» Input:

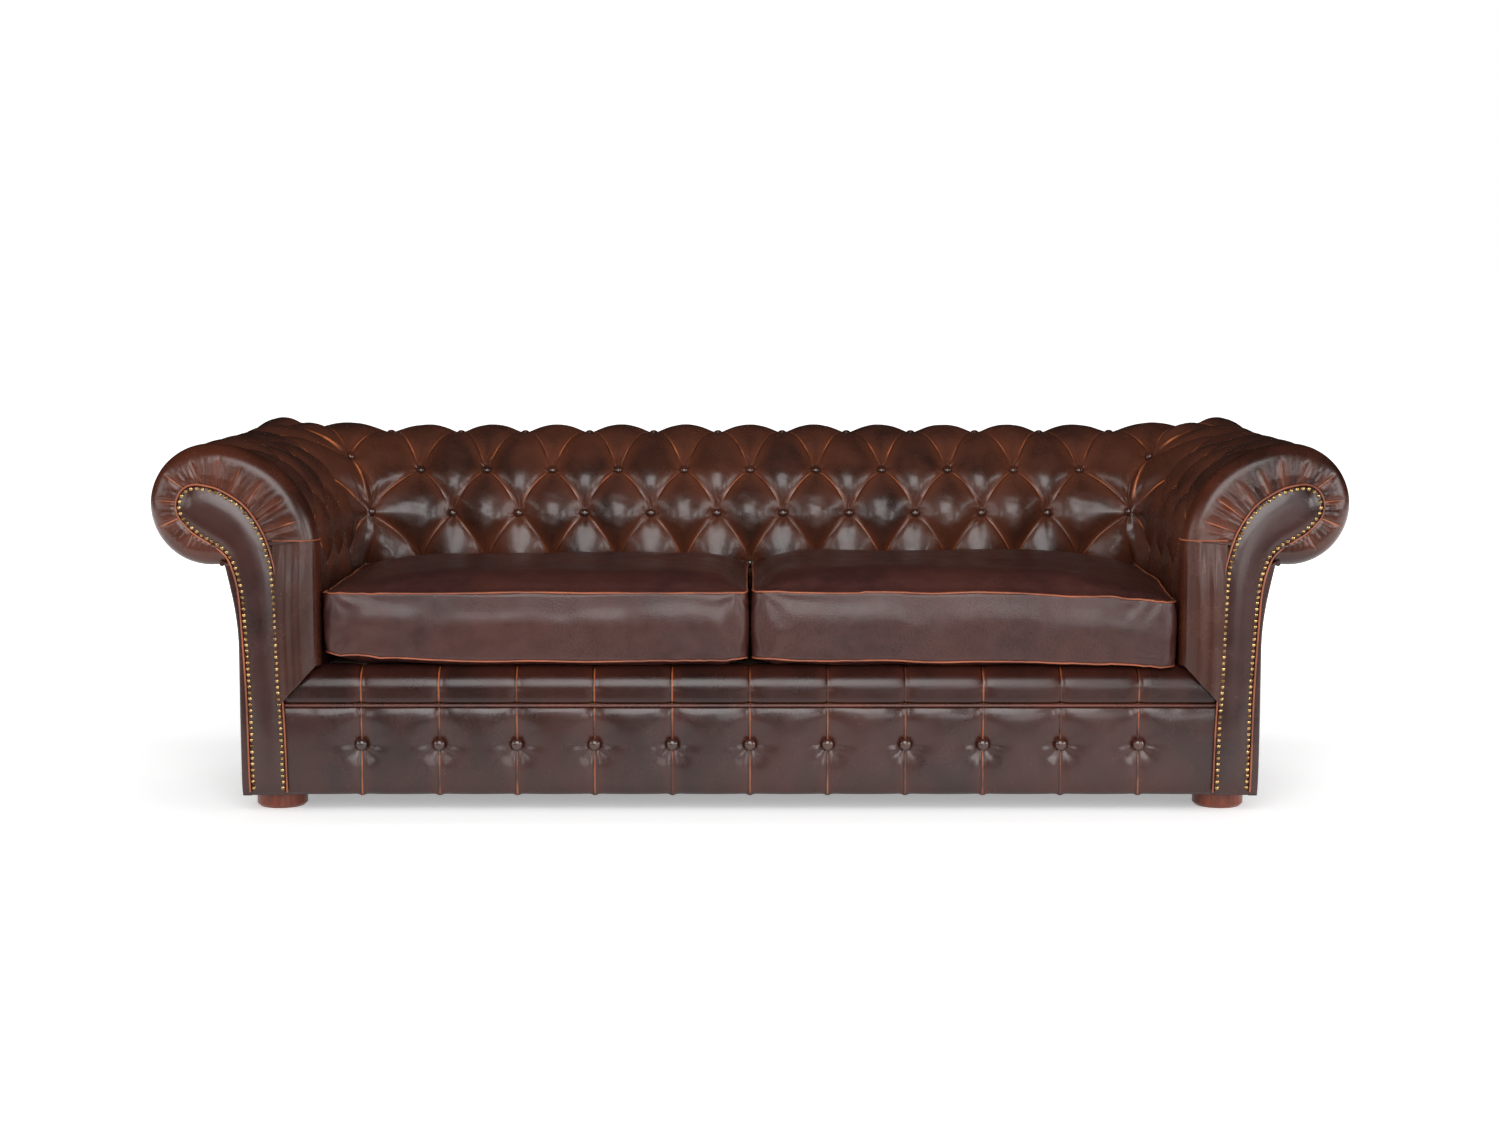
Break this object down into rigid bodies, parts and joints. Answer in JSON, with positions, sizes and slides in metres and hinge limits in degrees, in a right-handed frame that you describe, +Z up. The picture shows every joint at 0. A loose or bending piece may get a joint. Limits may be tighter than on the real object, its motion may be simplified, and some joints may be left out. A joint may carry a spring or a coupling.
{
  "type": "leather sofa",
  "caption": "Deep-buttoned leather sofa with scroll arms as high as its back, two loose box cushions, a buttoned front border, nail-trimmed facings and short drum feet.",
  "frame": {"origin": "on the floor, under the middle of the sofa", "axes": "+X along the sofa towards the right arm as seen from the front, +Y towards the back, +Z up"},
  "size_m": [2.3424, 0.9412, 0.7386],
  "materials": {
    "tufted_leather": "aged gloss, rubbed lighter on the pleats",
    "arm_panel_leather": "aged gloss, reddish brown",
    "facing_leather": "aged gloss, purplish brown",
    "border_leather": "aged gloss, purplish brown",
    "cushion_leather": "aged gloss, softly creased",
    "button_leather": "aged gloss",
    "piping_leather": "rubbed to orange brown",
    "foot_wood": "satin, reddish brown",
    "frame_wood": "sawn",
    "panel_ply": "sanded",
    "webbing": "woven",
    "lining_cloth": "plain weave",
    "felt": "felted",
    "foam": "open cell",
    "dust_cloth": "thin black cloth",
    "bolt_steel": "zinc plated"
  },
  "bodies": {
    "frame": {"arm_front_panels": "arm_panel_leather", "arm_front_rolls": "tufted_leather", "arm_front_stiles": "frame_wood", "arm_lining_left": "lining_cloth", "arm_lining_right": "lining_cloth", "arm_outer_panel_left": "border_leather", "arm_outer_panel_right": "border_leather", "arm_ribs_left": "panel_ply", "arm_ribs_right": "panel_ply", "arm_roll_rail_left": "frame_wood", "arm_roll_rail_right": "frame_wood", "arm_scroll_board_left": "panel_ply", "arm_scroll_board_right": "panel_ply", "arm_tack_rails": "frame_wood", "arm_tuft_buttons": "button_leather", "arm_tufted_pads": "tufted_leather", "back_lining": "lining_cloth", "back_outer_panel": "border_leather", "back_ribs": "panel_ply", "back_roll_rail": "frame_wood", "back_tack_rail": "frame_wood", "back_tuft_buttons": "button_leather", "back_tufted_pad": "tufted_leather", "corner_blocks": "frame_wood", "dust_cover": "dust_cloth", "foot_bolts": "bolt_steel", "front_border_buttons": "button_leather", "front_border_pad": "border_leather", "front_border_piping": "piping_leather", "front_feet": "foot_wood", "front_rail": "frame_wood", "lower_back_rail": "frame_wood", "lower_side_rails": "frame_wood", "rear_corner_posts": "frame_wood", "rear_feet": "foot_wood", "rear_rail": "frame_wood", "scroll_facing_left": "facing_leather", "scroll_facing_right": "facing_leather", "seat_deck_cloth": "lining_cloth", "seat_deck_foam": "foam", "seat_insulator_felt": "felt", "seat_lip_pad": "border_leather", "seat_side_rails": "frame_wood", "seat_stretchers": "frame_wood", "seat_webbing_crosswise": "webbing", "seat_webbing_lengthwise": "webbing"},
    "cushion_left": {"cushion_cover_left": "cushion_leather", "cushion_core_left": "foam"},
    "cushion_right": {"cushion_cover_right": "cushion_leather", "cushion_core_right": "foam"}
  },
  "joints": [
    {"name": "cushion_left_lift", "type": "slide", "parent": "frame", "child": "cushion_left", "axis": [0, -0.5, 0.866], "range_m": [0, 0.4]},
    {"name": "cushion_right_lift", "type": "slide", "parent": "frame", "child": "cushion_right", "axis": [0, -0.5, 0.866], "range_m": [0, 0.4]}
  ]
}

...

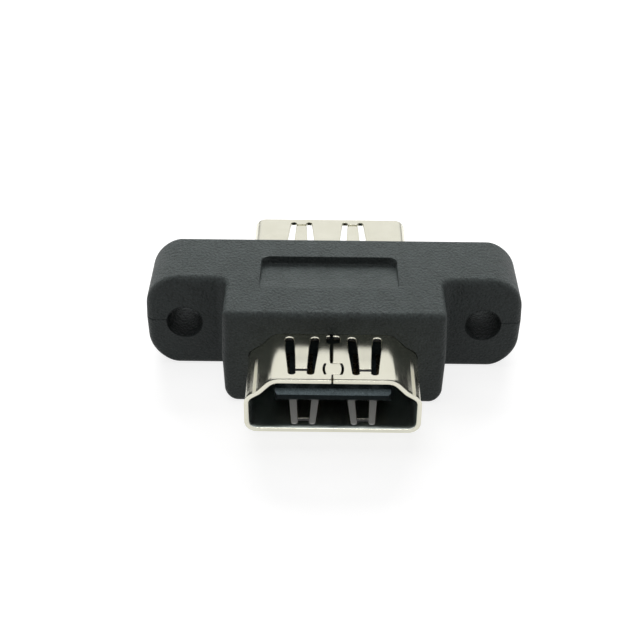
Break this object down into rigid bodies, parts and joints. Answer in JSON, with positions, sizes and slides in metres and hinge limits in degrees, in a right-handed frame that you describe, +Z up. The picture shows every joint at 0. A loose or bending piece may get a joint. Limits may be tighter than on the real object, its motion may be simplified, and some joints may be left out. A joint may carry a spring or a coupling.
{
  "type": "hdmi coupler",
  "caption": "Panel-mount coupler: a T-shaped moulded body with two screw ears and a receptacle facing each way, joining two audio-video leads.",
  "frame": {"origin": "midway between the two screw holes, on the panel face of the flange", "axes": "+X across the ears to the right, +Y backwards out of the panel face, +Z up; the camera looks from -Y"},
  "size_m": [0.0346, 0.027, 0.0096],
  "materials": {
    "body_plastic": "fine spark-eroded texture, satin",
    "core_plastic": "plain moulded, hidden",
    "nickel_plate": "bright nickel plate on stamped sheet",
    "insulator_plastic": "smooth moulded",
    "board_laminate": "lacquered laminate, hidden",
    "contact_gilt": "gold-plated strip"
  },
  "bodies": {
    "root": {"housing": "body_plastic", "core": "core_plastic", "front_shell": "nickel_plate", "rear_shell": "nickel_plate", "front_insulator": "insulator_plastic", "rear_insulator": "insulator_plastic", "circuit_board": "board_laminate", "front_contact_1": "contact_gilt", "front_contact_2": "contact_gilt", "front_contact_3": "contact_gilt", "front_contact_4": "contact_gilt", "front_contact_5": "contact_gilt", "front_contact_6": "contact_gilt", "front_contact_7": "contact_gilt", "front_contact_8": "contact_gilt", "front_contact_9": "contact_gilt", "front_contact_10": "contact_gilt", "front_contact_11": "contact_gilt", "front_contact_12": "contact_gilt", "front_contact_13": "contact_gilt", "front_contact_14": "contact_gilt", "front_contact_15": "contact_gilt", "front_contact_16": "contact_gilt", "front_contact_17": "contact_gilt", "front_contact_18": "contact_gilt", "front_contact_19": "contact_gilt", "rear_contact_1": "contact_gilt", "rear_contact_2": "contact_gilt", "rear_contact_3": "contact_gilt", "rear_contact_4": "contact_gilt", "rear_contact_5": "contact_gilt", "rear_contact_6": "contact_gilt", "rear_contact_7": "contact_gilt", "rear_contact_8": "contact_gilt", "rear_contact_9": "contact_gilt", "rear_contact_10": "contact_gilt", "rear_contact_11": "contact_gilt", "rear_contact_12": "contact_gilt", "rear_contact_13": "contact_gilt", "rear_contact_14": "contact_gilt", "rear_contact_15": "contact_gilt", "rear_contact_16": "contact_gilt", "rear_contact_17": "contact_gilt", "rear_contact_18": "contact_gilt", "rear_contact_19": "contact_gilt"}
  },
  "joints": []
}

» Given problem: Pull every line containing the word "with" out of the entries above.

» Problem solution:
Break this object down into rigid bodies, parts and joints. Answer in JSON, with positions, sizes and slides in metres and hinge limits in degrees, in a right-handed frame that you describe, +Z up. The picture shows every joint at 0. A loose or bending piece may get a joint. Limits may be tighter than on the real object, its motion may be simplified, and some joints may be left out. A joint may carry a spring or a coupling.
  "caption": "Deep-buttoned leather sofa with scroll arms as high as its back, two loose box cushions, a buttoned front border, nail-trimmed facings and short drum feet.",
Break this object down into rigid bodies, parts and joints. Answer in JSON, with positions, sizes and slides in metres and hinge limits in degrees, in a right-handed frame that you describe, +Z up. The picture shows every joint at 0. A loose or bending piece may get a joint. Limits may be tighter than on the real object, its motion may be simplified, and some joints may be left out. A joint may carry a spring or a coupling.
  "caption": "Panel-mount coupler: a T-shaped moulded body with two screw ears and a receptacle facing each way, joining two audio-video leads.",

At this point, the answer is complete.